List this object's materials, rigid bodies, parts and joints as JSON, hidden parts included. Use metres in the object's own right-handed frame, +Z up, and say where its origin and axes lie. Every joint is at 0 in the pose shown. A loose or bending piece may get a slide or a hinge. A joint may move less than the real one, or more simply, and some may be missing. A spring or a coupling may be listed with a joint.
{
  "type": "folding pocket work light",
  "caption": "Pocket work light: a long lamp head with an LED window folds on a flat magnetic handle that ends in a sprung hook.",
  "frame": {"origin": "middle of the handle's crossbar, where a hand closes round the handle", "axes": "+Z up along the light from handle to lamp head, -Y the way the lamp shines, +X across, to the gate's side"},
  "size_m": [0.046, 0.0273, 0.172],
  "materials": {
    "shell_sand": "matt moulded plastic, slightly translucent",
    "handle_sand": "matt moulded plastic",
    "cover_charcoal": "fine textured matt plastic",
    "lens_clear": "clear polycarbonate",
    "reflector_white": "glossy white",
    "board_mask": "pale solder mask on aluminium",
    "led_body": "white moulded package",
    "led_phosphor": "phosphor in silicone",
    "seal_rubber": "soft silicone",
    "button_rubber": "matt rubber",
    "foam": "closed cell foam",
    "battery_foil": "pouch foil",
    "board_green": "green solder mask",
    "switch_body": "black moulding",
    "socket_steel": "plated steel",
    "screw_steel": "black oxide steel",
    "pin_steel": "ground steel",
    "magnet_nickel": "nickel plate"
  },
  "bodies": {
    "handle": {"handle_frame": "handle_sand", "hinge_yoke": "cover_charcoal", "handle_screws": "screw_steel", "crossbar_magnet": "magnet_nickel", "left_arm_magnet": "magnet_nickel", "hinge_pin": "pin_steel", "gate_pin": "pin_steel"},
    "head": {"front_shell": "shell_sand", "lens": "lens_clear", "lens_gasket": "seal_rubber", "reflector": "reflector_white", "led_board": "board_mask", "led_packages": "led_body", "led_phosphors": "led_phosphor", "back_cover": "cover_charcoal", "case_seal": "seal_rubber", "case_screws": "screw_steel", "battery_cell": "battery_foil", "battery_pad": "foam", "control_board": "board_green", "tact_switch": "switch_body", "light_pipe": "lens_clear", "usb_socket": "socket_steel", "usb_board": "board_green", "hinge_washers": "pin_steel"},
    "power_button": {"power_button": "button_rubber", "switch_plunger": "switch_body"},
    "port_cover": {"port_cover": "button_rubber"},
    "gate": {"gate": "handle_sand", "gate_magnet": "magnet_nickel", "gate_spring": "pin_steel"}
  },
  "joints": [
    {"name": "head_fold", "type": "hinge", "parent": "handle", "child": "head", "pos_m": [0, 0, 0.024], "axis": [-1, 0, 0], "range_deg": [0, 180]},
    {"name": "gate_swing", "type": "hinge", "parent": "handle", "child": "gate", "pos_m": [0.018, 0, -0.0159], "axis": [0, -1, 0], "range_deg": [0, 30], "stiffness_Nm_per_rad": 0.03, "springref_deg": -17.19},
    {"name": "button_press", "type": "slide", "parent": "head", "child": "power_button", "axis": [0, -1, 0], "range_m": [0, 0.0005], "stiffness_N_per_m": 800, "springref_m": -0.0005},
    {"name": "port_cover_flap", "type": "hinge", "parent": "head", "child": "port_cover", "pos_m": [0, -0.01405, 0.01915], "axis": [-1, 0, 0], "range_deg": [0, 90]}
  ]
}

==

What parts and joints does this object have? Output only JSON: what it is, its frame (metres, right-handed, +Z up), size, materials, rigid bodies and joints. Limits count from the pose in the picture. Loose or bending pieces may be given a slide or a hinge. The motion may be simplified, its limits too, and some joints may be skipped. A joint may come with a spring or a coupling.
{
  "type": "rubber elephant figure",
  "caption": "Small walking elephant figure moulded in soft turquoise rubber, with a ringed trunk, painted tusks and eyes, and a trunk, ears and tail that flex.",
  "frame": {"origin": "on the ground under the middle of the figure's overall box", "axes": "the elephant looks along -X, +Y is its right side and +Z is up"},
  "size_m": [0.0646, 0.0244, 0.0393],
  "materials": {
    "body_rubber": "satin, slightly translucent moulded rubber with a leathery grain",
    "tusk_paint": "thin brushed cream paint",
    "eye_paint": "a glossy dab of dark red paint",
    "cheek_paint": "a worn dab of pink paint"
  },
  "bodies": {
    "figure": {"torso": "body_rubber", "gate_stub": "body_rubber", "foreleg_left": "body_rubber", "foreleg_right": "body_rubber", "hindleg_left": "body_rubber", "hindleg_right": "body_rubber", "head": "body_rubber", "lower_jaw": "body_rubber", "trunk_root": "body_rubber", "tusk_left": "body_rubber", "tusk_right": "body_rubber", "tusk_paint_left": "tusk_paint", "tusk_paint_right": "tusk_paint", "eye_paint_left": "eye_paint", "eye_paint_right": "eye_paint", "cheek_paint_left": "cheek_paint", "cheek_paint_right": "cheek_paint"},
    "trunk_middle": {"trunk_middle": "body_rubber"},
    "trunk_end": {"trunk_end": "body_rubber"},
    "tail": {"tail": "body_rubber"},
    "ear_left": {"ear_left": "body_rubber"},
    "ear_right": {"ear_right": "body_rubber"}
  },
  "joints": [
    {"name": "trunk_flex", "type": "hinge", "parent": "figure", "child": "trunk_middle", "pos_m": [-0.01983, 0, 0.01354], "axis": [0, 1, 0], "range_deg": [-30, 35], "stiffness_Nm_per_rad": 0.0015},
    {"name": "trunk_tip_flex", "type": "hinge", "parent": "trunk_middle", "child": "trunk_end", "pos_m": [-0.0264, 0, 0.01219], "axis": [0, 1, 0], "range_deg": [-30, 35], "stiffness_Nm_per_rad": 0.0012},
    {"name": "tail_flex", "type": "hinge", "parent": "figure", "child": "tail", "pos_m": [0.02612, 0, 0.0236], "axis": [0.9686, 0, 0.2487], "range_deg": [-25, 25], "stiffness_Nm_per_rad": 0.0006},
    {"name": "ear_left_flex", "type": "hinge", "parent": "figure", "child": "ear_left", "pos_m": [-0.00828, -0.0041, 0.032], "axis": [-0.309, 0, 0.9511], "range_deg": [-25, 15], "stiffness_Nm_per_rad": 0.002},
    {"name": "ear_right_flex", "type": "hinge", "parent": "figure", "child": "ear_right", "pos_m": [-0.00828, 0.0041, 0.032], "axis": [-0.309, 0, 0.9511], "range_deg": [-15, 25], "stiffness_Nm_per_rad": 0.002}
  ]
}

What is expected:
Report how many lines of the entries hold the word "handed". Nothing else is needed.

Answer to this task:
2